(Scripts that build objects)
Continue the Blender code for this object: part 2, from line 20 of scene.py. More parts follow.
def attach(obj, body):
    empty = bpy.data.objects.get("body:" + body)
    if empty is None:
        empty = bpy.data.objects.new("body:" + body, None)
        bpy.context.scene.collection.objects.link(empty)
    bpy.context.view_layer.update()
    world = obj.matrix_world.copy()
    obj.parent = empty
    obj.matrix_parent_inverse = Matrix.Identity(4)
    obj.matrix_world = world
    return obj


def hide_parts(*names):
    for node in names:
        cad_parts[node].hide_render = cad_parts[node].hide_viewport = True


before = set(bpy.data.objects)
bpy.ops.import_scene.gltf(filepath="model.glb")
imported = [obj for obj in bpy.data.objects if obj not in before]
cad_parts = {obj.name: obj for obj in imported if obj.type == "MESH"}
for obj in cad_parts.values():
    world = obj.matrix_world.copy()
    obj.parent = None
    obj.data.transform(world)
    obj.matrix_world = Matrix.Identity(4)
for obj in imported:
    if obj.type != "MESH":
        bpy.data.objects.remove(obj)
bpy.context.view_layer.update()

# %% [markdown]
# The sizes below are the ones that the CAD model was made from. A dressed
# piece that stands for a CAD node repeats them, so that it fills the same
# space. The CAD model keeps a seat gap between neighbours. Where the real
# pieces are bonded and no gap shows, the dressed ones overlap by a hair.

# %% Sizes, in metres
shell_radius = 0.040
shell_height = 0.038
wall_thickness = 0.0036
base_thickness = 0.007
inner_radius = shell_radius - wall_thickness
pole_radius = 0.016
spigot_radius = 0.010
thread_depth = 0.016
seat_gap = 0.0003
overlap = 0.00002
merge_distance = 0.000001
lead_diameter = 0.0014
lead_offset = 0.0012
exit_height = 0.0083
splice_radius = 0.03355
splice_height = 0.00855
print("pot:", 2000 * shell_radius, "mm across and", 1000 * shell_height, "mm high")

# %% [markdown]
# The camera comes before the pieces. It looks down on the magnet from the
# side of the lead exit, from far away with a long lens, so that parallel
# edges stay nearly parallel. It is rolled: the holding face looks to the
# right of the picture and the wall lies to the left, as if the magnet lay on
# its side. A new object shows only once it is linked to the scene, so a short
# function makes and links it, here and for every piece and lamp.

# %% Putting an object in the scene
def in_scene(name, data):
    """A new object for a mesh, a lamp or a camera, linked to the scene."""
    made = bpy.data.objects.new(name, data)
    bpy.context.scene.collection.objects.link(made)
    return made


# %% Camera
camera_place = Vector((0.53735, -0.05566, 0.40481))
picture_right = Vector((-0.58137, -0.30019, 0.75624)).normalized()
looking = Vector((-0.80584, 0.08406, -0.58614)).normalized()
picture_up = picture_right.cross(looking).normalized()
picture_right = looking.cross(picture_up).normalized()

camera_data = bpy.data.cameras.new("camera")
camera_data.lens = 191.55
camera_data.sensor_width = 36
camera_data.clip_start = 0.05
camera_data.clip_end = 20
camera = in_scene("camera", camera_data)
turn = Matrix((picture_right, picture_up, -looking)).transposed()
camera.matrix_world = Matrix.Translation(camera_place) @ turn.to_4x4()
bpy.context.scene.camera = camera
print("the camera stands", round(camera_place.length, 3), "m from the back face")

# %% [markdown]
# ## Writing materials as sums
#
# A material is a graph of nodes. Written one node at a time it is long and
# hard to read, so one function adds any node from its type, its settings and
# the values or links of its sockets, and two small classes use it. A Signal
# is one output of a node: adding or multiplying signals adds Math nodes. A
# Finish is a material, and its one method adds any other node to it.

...

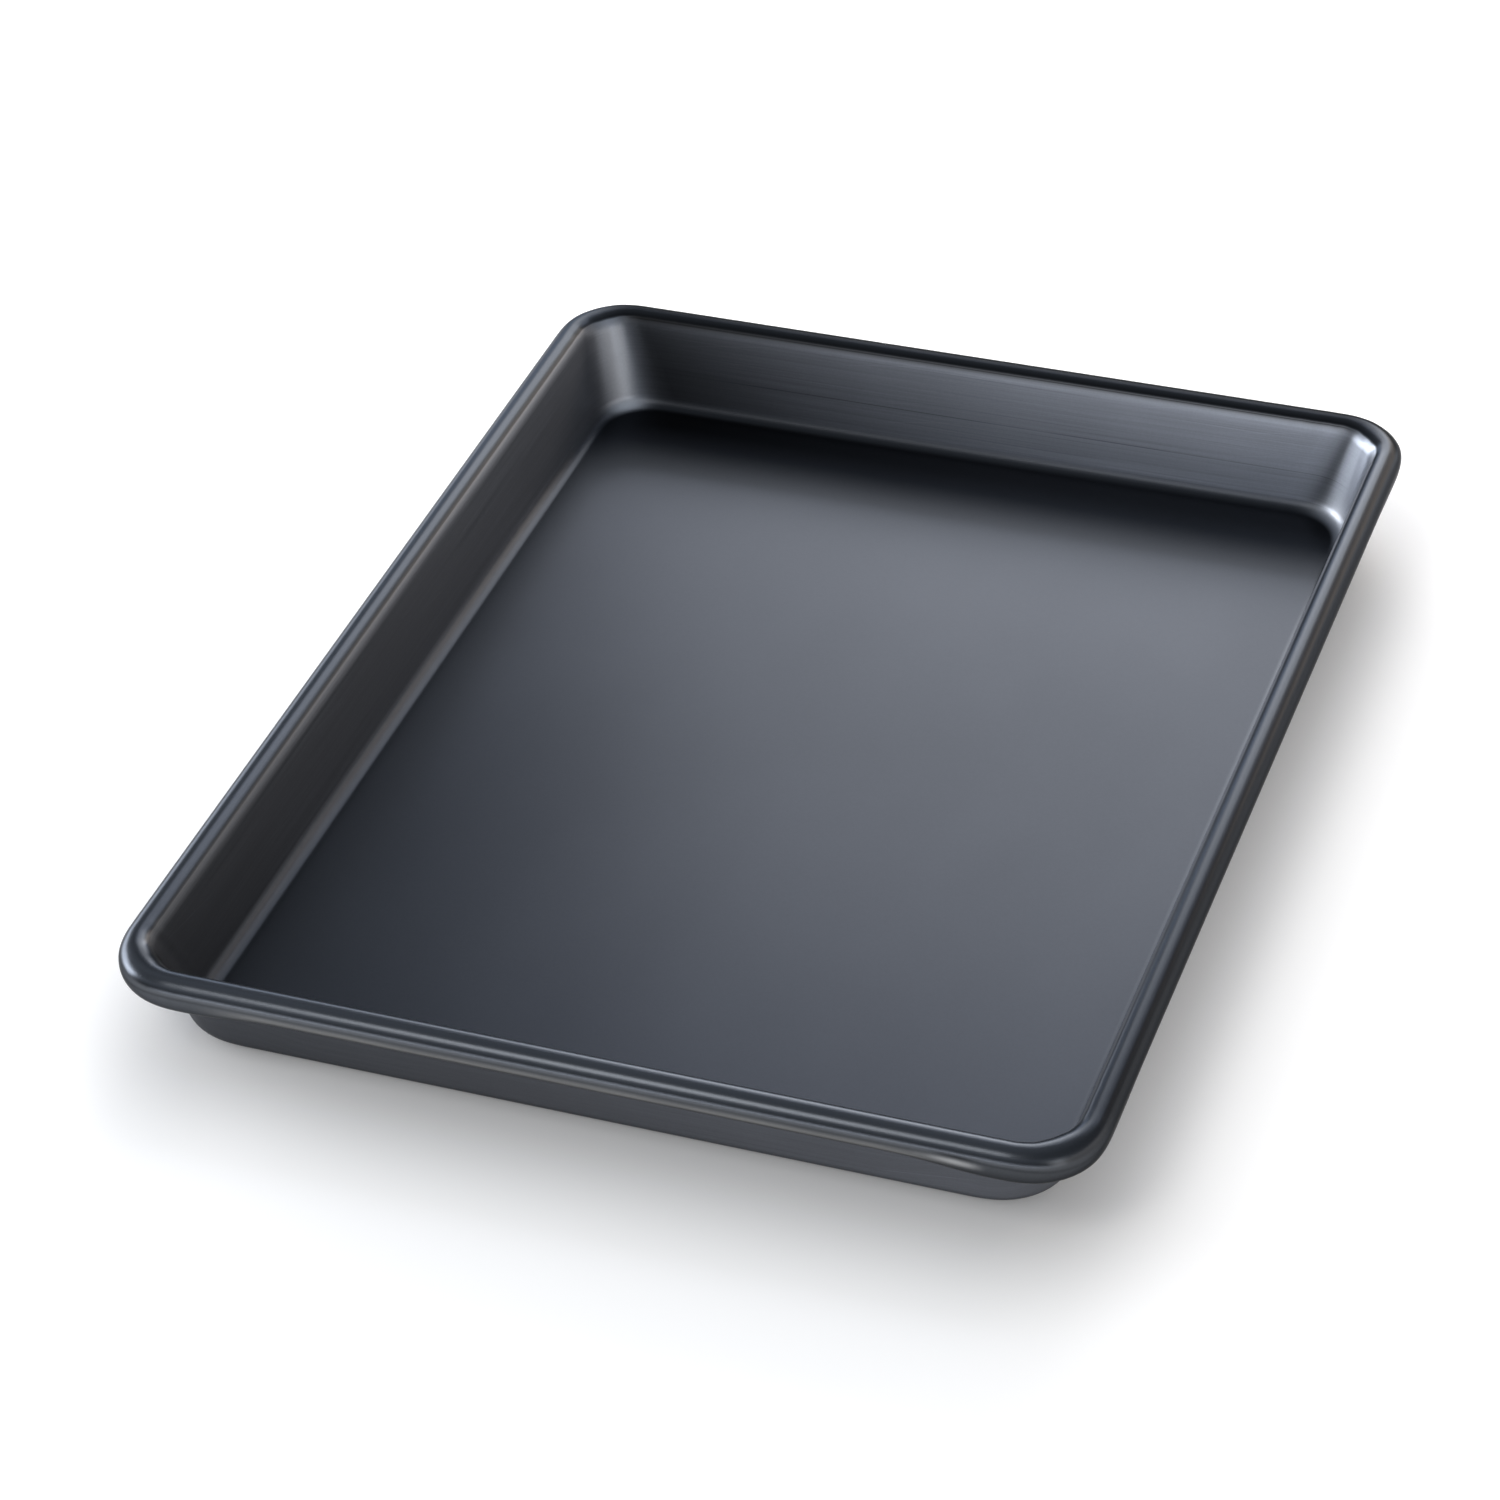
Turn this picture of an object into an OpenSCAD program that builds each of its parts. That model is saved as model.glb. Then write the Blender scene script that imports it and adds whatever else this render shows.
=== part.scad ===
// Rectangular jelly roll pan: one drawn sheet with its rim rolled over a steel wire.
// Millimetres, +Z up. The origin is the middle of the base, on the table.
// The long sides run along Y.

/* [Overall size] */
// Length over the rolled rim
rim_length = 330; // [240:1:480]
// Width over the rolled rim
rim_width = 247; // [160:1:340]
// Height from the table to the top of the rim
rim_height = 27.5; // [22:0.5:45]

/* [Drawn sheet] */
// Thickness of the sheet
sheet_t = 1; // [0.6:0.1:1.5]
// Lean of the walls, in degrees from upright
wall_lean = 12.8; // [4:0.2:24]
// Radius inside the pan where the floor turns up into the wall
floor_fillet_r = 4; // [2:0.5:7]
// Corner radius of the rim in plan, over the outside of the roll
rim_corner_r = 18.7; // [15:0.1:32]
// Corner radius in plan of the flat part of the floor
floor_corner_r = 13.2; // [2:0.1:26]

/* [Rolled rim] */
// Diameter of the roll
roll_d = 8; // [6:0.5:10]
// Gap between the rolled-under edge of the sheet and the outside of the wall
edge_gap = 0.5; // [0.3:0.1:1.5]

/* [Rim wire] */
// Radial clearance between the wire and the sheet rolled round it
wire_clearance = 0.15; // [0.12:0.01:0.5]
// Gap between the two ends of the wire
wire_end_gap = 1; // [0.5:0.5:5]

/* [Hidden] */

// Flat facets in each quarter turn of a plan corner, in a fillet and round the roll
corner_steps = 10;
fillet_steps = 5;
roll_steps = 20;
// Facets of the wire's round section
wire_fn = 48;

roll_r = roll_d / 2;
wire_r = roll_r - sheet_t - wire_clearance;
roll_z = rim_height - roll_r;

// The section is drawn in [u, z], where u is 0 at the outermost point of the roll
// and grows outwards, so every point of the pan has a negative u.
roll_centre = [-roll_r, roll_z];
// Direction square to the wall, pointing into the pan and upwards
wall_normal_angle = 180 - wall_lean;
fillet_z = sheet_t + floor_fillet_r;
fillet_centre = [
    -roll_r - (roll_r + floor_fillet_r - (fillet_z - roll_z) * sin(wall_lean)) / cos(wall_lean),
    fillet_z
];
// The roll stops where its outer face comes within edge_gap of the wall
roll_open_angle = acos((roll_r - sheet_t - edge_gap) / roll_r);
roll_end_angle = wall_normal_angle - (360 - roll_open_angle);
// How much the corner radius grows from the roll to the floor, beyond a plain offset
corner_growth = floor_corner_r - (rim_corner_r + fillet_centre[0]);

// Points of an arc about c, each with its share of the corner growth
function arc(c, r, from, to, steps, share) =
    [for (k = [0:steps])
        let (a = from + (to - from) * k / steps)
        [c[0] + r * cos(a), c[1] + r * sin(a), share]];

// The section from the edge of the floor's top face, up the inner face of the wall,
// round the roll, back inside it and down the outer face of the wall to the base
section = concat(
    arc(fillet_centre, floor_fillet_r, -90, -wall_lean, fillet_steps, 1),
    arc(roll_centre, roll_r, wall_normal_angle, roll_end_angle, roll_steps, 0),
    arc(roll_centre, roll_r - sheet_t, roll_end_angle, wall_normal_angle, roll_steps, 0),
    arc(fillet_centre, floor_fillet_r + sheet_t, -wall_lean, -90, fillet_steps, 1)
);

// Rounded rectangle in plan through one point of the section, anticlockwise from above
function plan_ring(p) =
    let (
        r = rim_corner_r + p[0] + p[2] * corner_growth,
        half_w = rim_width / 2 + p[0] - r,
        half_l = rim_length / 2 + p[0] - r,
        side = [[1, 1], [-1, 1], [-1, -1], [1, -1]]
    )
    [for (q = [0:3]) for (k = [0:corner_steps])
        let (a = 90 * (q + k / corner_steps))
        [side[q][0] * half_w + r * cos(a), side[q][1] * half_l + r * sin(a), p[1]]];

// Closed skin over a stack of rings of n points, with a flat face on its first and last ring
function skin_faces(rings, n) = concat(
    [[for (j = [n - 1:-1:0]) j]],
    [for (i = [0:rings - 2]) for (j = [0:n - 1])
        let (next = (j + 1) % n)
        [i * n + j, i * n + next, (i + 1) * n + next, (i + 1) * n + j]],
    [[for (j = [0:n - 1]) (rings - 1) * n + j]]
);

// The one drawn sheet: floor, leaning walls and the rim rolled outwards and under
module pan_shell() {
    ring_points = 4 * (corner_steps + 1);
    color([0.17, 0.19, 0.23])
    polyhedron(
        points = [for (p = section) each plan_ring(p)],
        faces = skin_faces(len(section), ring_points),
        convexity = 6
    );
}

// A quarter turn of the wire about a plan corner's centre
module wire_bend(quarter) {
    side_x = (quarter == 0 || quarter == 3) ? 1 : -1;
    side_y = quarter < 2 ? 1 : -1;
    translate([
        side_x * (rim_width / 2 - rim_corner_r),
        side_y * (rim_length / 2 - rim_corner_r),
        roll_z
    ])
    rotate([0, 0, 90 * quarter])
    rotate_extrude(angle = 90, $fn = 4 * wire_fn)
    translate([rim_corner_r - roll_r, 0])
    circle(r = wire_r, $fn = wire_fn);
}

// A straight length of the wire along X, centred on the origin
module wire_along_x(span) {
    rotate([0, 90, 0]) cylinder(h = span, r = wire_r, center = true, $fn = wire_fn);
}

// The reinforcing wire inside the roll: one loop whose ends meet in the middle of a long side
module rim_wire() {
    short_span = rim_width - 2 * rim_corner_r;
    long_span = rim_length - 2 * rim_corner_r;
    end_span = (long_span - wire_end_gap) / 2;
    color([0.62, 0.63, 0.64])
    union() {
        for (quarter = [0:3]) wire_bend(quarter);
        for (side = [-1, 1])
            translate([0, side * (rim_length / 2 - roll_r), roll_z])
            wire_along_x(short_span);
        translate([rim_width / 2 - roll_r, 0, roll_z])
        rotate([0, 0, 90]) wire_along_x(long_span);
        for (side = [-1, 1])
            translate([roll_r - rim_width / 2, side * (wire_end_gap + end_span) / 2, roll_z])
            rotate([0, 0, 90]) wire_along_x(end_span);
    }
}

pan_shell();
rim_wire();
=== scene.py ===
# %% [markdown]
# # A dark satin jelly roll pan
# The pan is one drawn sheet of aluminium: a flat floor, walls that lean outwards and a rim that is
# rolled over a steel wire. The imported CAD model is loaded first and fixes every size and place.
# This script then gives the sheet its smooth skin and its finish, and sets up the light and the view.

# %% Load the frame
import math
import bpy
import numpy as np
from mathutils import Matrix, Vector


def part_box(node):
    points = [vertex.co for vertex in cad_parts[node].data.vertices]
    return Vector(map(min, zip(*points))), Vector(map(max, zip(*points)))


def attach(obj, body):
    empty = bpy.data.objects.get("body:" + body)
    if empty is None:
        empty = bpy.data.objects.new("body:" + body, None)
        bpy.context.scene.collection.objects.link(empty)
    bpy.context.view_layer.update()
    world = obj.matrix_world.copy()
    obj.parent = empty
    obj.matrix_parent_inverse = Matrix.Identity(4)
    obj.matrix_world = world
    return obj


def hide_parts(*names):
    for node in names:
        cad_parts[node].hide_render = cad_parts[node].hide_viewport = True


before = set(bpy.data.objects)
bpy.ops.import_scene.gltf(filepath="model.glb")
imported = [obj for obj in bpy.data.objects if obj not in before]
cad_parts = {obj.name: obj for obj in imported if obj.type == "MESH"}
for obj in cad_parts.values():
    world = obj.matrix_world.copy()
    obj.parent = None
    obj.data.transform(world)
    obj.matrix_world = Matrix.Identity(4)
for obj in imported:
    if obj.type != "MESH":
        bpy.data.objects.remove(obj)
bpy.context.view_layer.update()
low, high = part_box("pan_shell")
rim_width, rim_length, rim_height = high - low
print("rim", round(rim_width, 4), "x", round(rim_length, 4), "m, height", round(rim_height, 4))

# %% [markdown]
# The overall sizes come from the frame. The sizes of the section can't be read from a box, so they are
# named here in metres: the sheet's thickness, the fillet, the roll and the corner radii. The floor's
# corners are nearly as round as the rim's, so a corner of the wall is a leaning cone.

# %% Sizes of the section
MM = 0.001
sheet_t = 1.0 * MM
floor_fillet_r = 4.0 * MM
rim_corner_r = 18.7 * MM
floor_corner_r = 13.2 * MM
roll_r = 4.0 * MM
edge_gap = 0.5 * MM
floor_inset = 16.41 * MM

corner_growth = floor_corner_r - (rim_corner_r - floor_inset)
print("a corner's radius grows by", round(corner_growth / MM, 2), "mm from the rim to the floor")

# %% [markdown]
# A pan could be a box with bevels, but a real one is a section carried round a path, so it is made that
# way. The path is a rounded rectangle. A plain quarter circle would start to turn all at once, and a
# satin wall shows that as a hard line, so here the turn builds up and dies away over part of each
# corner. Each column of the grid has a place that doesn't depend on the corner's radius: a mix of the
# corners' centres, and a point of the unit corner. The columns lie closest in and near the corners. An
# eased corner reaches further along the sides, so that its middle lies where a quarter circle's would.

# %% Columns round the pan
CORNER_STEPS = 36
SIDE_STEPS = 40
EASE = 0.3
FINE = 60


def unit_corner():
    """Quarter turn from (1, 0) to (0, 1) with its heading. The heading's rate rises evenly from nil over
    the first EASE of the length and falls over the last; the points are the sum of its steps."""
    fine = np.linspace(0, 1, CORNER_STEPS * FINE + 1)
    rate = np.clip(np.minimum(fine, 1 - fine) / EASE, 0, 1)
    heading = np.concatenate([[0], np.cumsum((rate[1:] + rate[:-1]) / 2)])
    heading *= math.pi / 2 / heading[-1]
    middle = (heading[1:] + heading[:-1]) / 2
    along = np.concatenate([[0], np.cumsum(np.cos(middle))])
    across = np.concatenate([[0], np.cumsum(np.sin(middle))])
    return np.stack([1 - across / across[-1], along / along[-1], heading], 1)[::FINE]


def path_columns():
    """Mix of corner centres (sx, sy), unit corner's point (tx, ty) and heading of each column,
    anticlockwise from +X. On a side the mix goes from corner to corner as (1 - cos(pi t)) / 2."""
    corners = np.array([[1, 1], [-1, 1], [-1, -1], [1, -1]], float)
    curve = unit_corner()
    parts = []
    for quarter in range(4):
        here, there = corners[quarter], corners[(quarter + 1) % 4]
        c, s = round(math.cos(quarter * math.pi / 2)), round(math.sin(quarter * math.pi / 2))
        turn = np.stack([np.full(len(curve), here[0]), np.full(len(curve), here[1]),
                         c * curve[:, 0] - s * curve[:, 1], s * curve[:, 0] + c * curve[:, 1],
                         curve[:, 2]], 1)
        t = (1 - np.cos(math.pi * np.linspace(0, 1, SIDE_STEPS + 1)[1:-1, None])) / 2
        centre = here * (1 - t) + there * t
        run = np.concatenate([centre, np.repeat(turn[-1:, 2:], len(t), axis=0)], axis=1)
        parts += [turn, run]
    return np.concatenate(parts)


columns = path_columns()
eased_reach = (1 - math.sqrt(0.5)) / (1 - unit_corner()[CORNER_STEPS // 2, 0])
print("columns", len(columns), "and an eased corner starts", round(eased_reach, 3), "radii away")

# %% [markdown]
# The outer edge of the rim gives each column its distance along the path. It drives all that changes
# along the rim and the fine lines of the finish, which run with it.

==

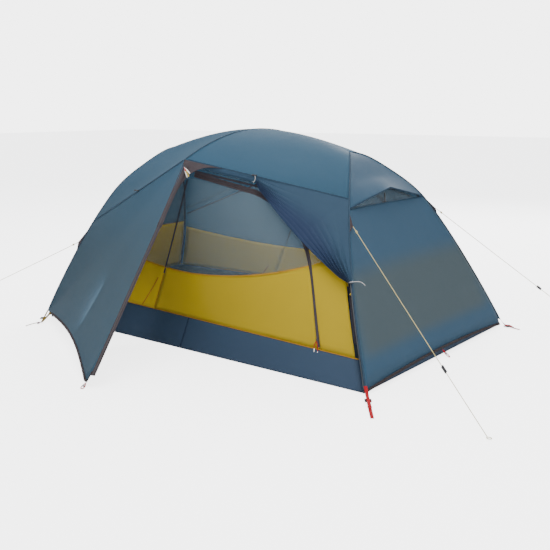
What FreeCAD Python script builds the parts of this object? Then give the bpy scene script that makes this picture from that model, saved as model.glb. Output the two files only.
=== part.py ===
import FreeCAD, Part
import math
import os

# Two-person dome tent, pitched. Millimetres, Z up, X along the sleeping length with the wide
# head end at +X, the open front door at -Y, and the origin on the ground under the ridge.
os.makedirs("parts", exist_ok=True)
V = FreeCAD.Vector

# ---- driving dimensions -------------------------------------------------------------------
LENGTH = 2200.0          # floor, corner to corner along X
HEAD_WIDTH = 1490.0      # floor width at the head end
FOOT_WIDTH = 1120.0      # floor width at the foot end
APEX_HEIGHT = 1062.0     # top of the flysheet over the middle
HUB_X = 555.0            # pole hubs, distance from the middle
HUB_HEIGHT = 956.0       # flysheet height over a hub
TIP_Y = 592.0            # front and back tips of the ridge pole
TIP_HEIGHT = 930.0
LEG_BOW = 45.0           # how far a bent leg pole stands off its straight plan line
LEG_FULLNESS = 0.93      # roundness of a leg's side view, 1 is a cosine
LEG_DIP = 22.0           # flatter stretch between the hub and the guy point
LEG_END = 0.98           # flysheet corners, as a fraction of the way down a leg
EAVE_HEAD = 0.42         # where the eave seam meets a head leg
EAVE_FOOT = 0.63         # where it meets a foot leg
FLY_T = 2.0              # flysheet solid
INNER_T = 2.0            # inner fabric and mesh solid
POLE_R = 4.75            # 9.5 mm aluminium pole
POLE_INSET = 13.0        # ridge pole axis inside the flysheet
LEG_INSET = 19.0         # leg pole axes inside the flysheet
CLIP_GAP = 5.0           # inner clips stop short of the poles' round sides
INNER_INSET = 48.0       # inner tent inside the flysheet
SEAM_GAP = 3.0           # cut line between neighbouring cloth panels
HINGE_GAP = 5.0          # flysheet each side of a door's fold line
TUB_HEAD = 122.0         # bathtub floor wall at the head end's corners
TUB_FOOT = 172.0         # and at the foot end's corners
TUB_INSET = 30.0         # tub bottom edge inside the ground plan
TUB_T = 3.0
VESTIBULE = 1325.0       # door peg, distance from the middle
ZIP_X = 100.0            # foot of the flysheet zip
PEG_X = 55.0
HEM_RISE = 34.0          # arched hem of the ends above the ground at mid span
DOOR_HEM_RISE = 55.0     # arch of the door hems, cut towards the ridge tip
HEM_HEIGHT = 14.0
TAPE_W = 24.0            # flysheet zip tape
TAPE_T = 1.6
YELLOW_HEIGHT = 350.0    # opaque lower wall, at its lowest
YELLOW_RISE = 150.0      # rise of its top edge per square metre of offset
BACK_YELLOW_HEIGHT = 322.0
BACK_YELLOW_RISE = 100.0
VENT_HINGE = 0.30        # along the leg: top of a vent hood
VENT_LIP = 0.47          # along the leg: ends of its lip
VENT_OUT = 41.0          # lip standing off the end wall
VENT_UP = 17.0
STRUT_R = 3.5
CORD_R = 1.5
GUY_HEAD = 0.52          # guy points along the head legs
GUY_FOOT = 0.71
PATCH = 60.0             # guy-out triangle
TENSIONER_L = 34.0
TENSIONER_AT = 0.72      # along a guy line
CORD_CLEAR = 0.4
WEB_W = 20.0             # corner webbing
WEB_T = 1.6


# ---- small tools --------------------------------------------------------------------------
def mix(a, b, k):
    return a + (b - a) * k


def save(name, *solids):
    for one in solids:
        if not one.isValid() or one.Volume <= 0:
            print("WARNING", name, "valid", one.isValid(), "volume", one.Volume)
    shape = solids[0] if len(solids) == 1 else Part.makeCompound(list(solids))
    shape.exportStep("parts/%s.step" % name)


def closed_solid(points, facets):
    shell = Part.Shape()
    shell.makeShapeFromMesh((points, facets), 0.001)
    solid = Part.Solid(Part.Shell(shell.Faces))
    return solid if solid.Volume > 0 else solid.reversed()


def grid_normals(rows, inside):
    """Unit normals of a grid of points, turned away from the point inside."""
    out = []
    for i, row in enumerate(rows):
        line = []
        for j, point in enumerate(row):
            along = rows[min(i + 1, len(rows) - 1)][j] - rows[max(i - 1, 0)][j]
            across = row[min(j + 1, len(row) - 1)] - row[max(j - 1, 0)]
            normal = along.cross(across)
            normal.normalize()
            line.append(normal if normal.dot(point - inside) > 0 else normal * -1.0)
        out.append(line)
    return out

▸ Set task
Report how many lines of the data contain the word "only", using the number alone.

▸ Worked answer
2